Much has been written about this book by many people far more insightful and greater than I; I will not try to replicate or expand upon their work here.  This seemed like a proper place to begin this "catablog".  Now I have read To Kill a Mockingbird, and I am glad for it.

Thursday, March 18, 2010

God is Red - Vine Deloria Jr.

Attempts to demythologize American Indian religions while examining the 60s and 70s struggle of American Indian activists.  A mixed bag: certain very interesting insights into religion and sociological thought, but also some pretty extreme theories.

Tuesday, March 9, 2010

Darwin - Adrian Desmond and James Moore

A comprehensive biography. Really well done and given its 700+ page length really moves along at quite a good clip. Wonderfully socially situates what Darwin was dealing with and how he struggled to reconcile what his writings would mean for the world and himself.

Thursday, February 18, 2010

the Great Gatsby - F. Scott Fitzgerald

Re-read, repost: Out among the ash-heaps is where life, and death, occurs. Tom, Daisy, Jordan, and, yes, even Nick, fly from one side of the world to another. As they blissfully dismiss the effluent of their actions, the rest of the world is left to clean-up. Only the strong (rich) survive, while the poor - Myrtle, Wilson, and Jay - are destroyed. Though the past, much to Gatsby's chagrin, may be gone, the celebrations, excesses and profligacy of the few must be paid for; but not by themselves.
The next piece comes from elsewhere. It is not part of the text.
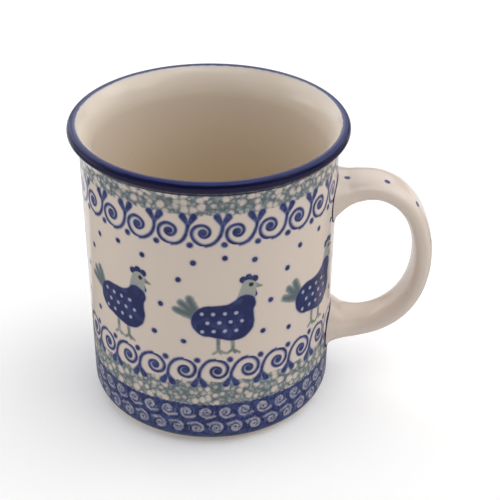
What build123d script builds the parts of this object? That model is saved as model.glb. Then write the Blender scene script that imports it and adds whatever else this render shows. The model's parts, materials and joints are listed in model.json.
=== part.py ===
from build123d import *
import math
import os

# A stoneware mug, millimetres, +Z up. The origin is on the cup's axis in the plane that the foot stands on,
# and the handle is on the +X side. Sizes are those of the finished, glazed surface: the clay lies one glaze
# thickness under it.

# Driving dimensions: the cup
CUP_HEIGHT = 95.0
RIM_RADIUS = 43.0              # outermost point of the rolled lip
LIP_BEAD_RADIUS = 1.8          # the lip is a round bead
WALL_TOP_RADIUS = 39.7         # outside of the wall where the lip starts to flare
WALL_BOTTOM_RADIUS = 38.7      # outside of the wall above the rounded bottom edge
WALL_THICKNESS = 3.8
FLARE_HEIGHT = 8.0             # from the top of the cup down to where the outside starts to flare
THROAT_HEIGHT = 10.0           # from the top of the cup down to where the inside starts to flare
BOTTOM_EDGE_RADIUS = 6.1
FLOOR_HEIGHT = 6.0             # top of the floor above the foot plane
INSIDE_CORNER_RADIUS = 8.0
FOOT_RING_WIDTH = 4.0          # the flat bare ring that the mug stands on
RECESS_DEPTH = 1.6             # hollow of the underside inside the foot ring
RECESS_SLOPE = 1.4             # width of its sloping edge

# Driving dimensions: the glaze and the slip
GLAZE_THICKNESS = 0.3
SLIP_THICKNESS = 0.8           # the clay slip between the wall and each end of the handle
BARE_FOOT_HEIGHT = 1.2         # the glaze stops this far above the foot plane
RIM_BAND_HEIGHT = 4.8          # how far the coloured band reaches down the outside of the lip

# Driving dimensions: the handle's stations, from the top root round to the bottom root. Each one is
# (distance from the cup's axis, height, strap width, strap thickness). The end ones are inside the wall.
HANDLE_STATIONS = (
    (36.6, 71.0, 24.5, 20.1),
    (38.8, 71.3, 21.8, 13.8),
    (42.5, 72.1, 18.6, 8.5),
    (47.0, 73.0, 16.0, 7.2),
    (52.4, 73.0, 15.5, 6.5),
    (58.3, 70.5, 15.4, 6.3),
    (63.1, 65.4, 15.4, 6.1),
    (66.3, 58.0, 15.3, 6.1),
    (67.6, 50.0, 15.2, 6.1),
    (67.2, 42.5, 15.1, 6.0),
    (65.0, 35.1, 14.9, 5.9),
    (60.4, 28.5, 14.6, 6.0),
    (53.5, 24.0, 14.4, 6.3),
    (47.0, 22.5, 15.2, 7.0),
    (42.5, 22.5, 17.4, 8.5),
    (38.7, 22.9, 20.4, 13.6),
    (36.6, 22.9, 22.4, 19.1),
)
SECTION_EXPONENT = 2.5         # 2 is an ellipse, and larger numbers are nearer a rectangle
SECTION_POINTS = 24
HANDLE_MIDDLE_HEIGHT = 48.0    # between the two roots

# Worked out from those
BEAD_CENTRE = (RIM_RADIUS - LIP_BEAD_RADIUS, CUP_HEIGHT - LIP_BEAD_RADIUS)
FOOT_OUTER_RADIUS = WALL_BOTTOM_RADIUS - BOTTOM_EDGE_RADIUS
FOOT_INNER_RADIUS = FOOT_OUTER_RADIUS - FOOT_RING_WIDTH
WALL_FOOT_HEIGHT = BOTTOM_EDGE_RADIUS
BAND_BOTTOM = CUP_HEIGHT - RIM_BAND_HEIGHT
BEYOND = 10.0                  # how far a cutting region reaches past the mug


def quarter_arc(centre, radius, first_angle, last_angle):
    """The arc about centre between two directions in degrees."""
    points = []
    for angle in (first_angle, (first_angle + last_angle) / 2, last_angle):
        turn = math.radians(angle)
        points.append((centre[0] + radius * math.cos(turn), centre[1] + radius * math.sin(turn)))
    return ThreePointArc(*points)


def lip_flare(start, bead_radius, bends_with_bead):
    """The radius of the arc that leaves the wall upright at start and runs smoothly into the lip bead, and
    the direction in degrees, seen from the arc's centre, of the point where it meets the bead."""
    bead = -bead_radius if bends_with_bead else bead_radius
    across = BEAD_CENTRE[0] - start[0]
    up = BEAD_CENTRE[1] - start[1]
    radius = (across ** 2 + up ** 2 - bead ** 2) / (2 * (across + bead))
    return radius, math.degrees(math.atan2(up, across - radius))


def cup_section(inset):
    """Half of the cup cut through its axis, across on X and up on Y. inset is 0 for the finished surface and
    the glaze thickness for the clay under it."""
    bead = LIP_BEAD_RADIUS - inset
    flare_start = (WALL_TOP_RADIUS - inset, CUP_HEIGHT - FLARE_HEIGHT)
    throat_start = (WALL_TOP_RADIUS - WALL_THICKNESS + inset, CUP_HEIGHT - THROAT_HEIGHT)
    flare_radius, flare_angle = lip_flare(flare_start, bead, False)
    throat_radius, throat_angle = lip_flare(throat_start, bead, True)
    flare_centre = (flare_start[0] + flare_radius, flare_start[1])
    throat_centre = (throat_start[0] + throat_radius, throat_start[1])
    corner = INSIDE_CORNER_RADIUS + inset
    floor_height = FLOOR_HEIGHT - inset
    corner_centre = (WALL_BOTTOM_RADIUS - WALL_THICKNESS + inset - corner, floor_height + corner)
    edge_centre = (FOOT_OUTER_RADIUS, WALL_FOOT_HEIGHT)
    ceiling = RECESS_DEPTH + inset

    flare = quarter_arc(flare_centre, flare_radius, 180, flare_angle)
    lip = quarter_arc(BEAD_CENTRE, bead, flare_angle - 180, throat_angle)
    throat = quarter_arc(throat_centre, throat_radius, throat_angle, 180)
    inside_corner = quarter_arc(corner_centre, corner, 0, -90)
    bottom_edge = quarter_arc(edge_centre, BOTTOM_EDGE_RADIUS - inset, -90, 0)
    underside = Polyline((0, ceiling), (FOOT_INNER_RADIUS - RECESS_SLOPE, ceiling), (FOOT_INNER_RADIUS, 0),
                         (FOOT_OUTER_RADIUS, 0))
    outline = underside.edges() + [
        bottom_edge,
        Line(bottom_edge @ 1, flare @ 0),
        flare,
        lip,
        throat,
        Line(throat @ 1, inside_corner @ 0),
        inside_corner,
        Line(inside_corner @ 1, (0, floor_height)),
        Line((0, floor_height), (0, ceiling)),
    ]
    if inset:
        outline.append(Line(underside @ 1, bottom_edge @ 0))
    return make_face(outline)


def region(*corners):
    """A flat region with straight sides, which divides the coat of glaze."""
    return make_face(Polyline(*corners, close=True))


def turned(section):
    """A section drawn across and up, turned into a solid about the cup's axis."""
    return revolve(Plane.XZ * section, Axis.Z, 360)


def glaze_sections(coat):
    """The coat of glaze divided where its colour changes or where it stops, each part by name."""
    wide = RIM_RADIUS + BEYOND
    high = CUP_HEIGHT + BEYOND
    mid_wall = WALL_BOTTOM_RADIUS - WALL_THICKNESS / 2
    mid_floor = (RECESS_DEPTH + FLOOR_HEIGHT) / 2
    mid_corner = (mid_wall - INSIDE_CORNER_RADIUS / 2, mid_floor)
    in_the_lip = (BEAD_CENTRE[0], BEAD_CENTRE[1] - LIP_BEAD_RADIUS / 2)
    under_the_lip = (mid_wall + LIP_BEAD_RADIUS, BAND_BOTTOM)
    wall_line = (in_the_lip, under_the_lip, (mid_wall, BAND_BOTTOM - FLARE_HEIGHT))
    corner_line = ((mid_wall, FLOOR_HEIGHT + INSIDE_CORNER_RADIUS), mid_corner)
    recess_edge = FOOT_INNER_RADIUS - RECESS_SLOPE / 2
    return {
        "rim_band": coat & region(
            (BEAD_CENTRE[0], high), in_the_lip, under_the_lip, (wide, BAND_BOTTOM), (wide, high)),
        "outer_glaze": coat & region(
            (wide, BAND_BOTTOM), *wall_line[1:], *corner_line, (mid_corner[0], BARE_FOOT_HEIGHT),
            (wide, BARE_FOOT_HEIGHT)),
        "inner_glaze": coat & region(
            (BEAD_CENTRE[0], high), *wall_line, *corner_line, (0, mid_floor), (0, high)),
        "underside_glaze": coat & region((0, 0), (recess_edge, 0), (recess_edge, mid_floor), (0, mid_floor)),
    }


def strap_section(station, direction, inset):
    """The strap's cross-section at a station, square to the direction it runs in."""
    across, up, width, thickness = station
    half_width = width / 2 - inset
    half_thickness = thickness / 2 - inset
    points = []
    for step in range(SECTION_POINTS):
        turn = 2 * math.pi * step / SECTION_POINTS
        side, out = math.cos(turn), math.sin(turn)
        points.append((
            math.copysign(abs(side) ** (2 / SECTION_EXPONENT), side) * half_width,
            math.copysign(abs(out) ** (2 / SECTION_EXPONENT), out) * half_thickness,
        ))
    plane = Plane(origin=(across, 0, up), x_dir=(0, 1, 0), z_dir=direction)
    return plane * make_face(Spline(*points, periodic=True))


def strap(inset):
    """The whole handle, from inside the wall at the top to inside the wall at the bottom."""
    centreline = Spline(*[(across, 0, up) for across, up, _, _ in HANDLE_STATIONS])
    sections = []
    for station in HANDLE_STATIONS:
        place = centreline.param_at_point(Vector(station[0], 0, station[1]))
        sections.append(strap_section(station, centreline % place, inset))
    return loft(sections)


def wall_core(grow):
    """Everything inside the straight part of the clay wall's outer surface, moved out by grow."""
    offset_out = grow - GLAZE_THICKNESS
    bottom = (WALL_BOTTOM_RADIUS + offset_out, WALL_FOOT_HEIGHT)
    top = (WALL_TOP_RADIUS + offset_out, CUP_HEIGHT - FLARE_HEIGHT)
    return turned(region((0, bottom[1]), bottom, top, (0, top[1])))


def half_space(above):
    """A block that holds the top half or the bottom half of the handle."""
    size = 2 * CUP_HEIGHT
    centre = HANDLE_MIDDLE_HEIGHT + (size / 2 if above else -size / 2)
    return Pos(0, 0, centre) * Box(size, size, size)


def outside_only(shape, core):
    """What is left of a handle shape outside the wall, as one solid."""
    return (shape - core).solids().sort_by(Axis.X)[-1]


def mug_parts():
    """Every sub-part by name."""
    clay = cup_section(GLAZE_THICKNESS)
    glaze = glaze_sections(cup_section(0) - clay)
    parts = {"body": turned(clay)}
    for name, section in glaze.items():
        parts[name] = turned(section)

    clay_strap = strap(GLAZE_THICKNESS)
    glazed_strap = strap(0)
    slip_core = wall_core(SLIP_THICKNESS)
    slip_ring = slip_core - wall_core(0)
    parts["handle"] = outside_only(clay_strap, slip_core)
    parts["handle_glaze"] = outside_only(glazed_strap - clay_strap, slip_core)
    slip = glazed_strap & slip_ring
    parts["upper_slip_joint"] = slip & half_space(True)
    parts["lower_slip_joint"] = slip & half_space(False)
    parts["outer_glaze"] = parts["outer_glaze"] - glazed_strap
    return parts


os.makedirs("parts", exist_ok=True)
for name, shape in mug_parts().items():
    export_step(shape, f"parts/{name}.step")
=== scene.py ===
import json
import math

import bpy
from mathutils import Matrix, Vector
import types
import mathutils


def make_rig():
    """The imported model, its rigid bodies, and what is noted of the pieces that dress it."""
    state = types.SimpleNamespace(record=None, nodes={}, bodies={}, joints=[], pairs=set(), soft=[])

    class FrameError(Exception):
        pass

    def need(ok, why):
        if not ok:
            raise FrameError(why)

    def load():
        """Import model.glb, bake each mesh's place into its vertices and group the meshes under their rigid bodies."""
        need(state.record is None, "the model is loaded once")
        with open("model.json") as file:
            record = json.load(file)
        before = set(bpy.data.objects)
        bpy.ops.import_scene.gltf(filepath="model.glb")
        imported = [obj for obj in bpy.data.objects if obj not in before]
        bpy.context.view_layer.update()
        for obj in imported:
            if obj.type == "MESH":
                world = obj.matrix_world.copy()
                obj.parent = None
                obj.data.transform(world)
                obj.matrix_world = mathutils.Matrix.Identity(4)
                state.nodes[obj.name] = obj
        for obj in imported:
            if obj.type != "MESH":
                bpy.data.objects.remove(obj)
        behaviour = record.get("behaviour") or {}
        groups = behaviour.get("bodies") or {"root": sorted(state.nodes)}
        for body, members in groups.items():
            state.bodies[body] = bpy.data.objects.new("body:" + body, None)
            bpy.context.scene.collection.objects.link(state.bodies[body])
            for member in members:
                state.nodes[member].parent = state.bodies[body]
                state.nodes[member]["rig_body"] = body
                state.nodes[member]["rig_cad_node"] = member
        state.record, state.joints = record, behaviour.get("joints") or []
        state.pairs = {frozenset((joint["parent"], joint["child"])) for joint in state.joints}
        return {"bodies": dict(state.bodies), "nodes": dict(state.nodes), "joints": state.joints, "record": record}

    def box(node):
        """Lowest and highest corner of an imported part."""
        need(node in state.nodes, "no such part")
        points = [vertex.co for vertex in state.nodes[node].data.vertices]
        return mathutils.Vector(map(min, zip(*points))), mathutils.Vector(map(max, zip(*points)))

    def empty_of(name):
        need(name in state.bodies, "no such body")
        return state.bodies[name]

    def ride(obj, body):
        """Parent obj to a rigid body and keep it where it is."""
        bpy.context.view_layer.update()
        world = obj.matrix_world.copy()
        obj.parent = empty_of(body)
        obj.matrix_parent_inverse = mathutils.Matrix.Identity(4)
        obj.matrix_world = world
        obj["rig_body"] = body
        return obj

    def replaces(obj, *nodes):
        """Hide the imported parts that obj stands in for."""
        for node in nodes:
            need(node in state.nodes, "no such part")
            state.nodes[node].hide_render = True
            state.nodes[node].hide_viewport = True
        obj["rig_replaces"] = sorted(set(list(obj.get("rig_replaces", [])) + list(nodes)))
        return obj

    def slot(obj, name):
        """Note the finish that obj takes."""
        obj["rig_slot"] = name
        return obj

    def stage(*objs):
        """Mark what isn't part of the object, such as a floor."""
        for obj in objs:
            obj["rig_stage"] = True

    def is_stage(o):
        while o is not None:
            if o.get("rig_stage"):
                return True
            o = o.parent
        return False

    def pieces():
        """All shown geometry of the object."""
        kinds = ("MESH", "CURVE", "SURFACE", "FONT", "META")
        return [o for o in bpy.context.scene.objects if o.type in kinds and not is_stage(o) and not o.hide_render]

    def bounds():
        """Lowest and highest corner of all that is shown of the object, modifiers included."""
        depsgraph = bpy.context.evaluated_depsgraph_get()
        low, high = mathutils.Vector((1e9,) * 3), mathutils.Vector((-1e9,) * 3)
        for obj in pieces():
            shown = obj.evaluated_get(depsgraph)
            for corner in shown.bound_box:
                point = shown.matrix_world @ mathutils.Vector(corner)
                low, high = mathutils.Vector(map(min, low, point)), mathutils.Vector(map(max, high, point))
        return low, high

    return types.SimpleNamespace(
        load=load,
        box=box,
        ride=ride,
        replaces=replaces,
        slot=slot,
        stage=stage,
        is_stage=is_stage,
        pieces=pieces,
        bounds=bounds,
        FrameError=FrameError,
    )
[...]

But there is a flip-side. Being incapable of death renders the elite unable to live. Yes, Tom and Daisy may retreat into their protective cocoon of wealth, but what will they find there? Another endless carousel of events and gatherings? Intrigues and gossip? More sprees to lament and joys to be paralyzed by? The Great Gatsby is truly an American story: for, only in America, will we continue to mistake this specter of existence for a desirable life, time and again.

It is entirely reasonable to chide Gatsby for his optimism; for his stubborn efforts towards creating the world around him as he thinks someone else idealizes it. Tom is right: Gatsby can never be like them. And so, his insistence upon reliving times gone-by overlooks the price that must be paid for the past. Living demands dying, and Gatsby always wanted to live. The desire to witness another, brighter day, requires the willingness to risk - to stumble and even fail. George, Jay and Myrtle dared to dream a new life, and paid for it. There is much that conspires against change; against a brighter tomorrow. Transformation is not received, it is won. Are the risks worth it, knowing the possibility of failure? We cannot simply wish that tomorrow we will run faster, stretch our arms out further - the yearning hope for a better world, employing our same capabilities, continually yields the past.

Tuesday, February 9, 2010

Cash - Johnny Cash

At least the second time I've read this one. One of my favorite books. The Man in Black takes a look back at his life and gives an account of himself. Insightful, beautiful, and very honest.

Tuesday, February 2, 2010

The Fate of Africa - Martin Meredith

An attempted retelling of African history in the independence era. A pretty good primer for modern African history but doesn't dig deeply into the underlying causes of why things came to be this way and what role the rest of the globe played in getting them here.

Monday, January 18, 2010

David Halberstam - The Breaks of the Game

Follows the 1980-81 Portland Trailblazers through their, eventually disappointing, season. Piercing insight into the lives of uncertainty and strain of professional athletes and the world they inhabit.

Thursday, January 14, 2010

The Book of Basketball - Bill Simmons

700+ pages on the history of the NBA - only for the truly dedicated fan.

Wednesday, January 6, 2010

The Pickwick Papers - Charles Dickens

Like much of Dickens work, this humorous story was originally released in serial format and it feels like it as the adventures are pretty disconnected. But, it is also occasionally laugh out loud funny.